The problem with social media is even more complicated. Libertarians would argue that if people choose to spend hours a day “friending” and “unfriending” others, “It ain’t nobody’s business but my own,” to quote the late, great Ella Fitzgerald. And there is the added problem of demands that Facebook control the content that it allows on its platform—an issue that has politicians in Germany demanding serious self-regulation and ours threatening to make the social media as responsible for what they “publish” as are newspapers.

So, as Lenin once asked in a different context, “What is to be done?”

No one can reasonably object to pressure on Apple management from owners of the company to increase the range and ease of use of various controls on their children’s use of these devices.
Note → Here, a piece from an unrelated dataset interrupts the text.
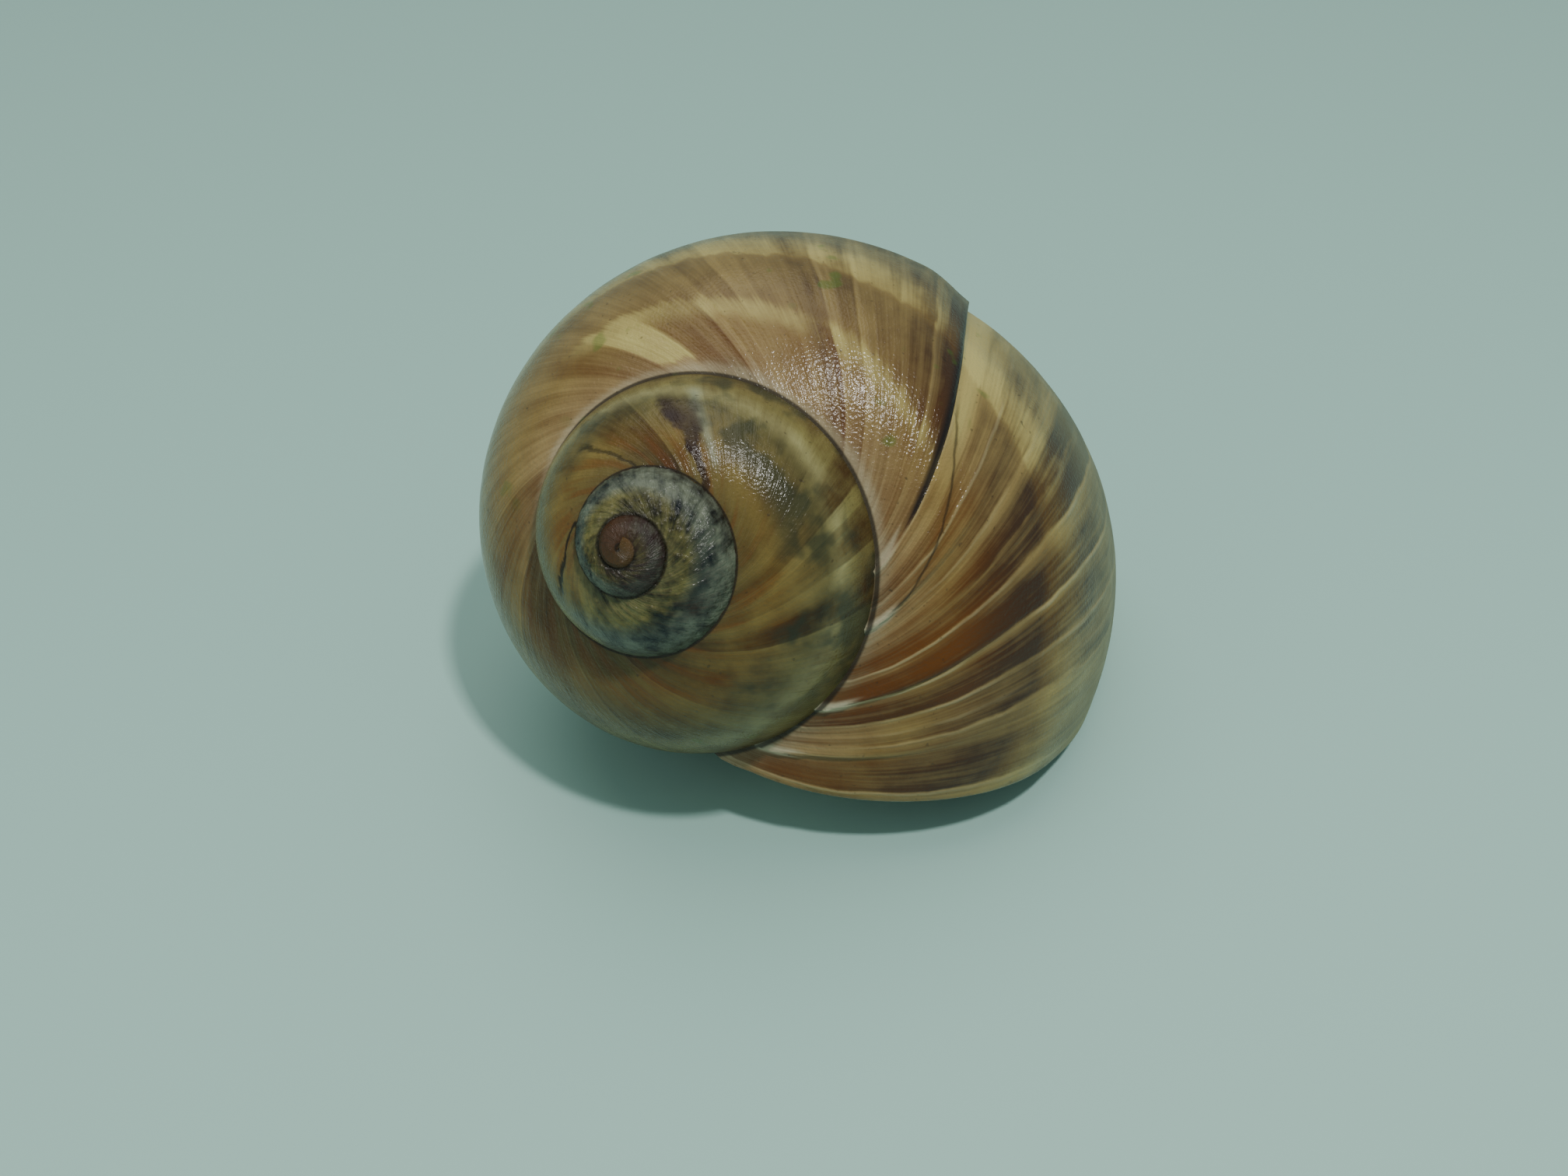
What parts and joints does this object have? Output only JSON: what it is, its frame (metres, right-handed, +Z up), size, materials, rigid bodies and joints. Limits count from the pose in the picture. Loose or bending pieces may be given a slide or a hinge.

Or Zuckerberg’s effort to move from being a mere provider of a platform to a person responsible for how it is used. And his willingness to have his stock take a hit, as it did Friday, by changing Facebook’s News Feed in a way that might mean users spend less time on his social network.

But in the end there is little substitute for parental courage in the face of insistence on unlimited use. My firm’s technical advisor, Jeff Raben, tells me parents should start with the proposition that they, not their kids, own the smartphones and have every right to control their use. Dual wi-fi networks, one for kids that is turned off after 8:00 p.m. might be useful. (Although a work-around such a restriction is not difficult for tech-savvy kids unconcerned that it raises the monthly bill.) So would having cell phones charging at night, unavailable in a room far from the children’s bedrooms.

In the end, however, this father of about-to-be teenage twins says that the children will have more ways around parental restrictions than the less tech-savvy adults can imagine. So we are back to reliance on the disrupters to provide a bit of help to parents, lest the politicians decide that this is a job for them.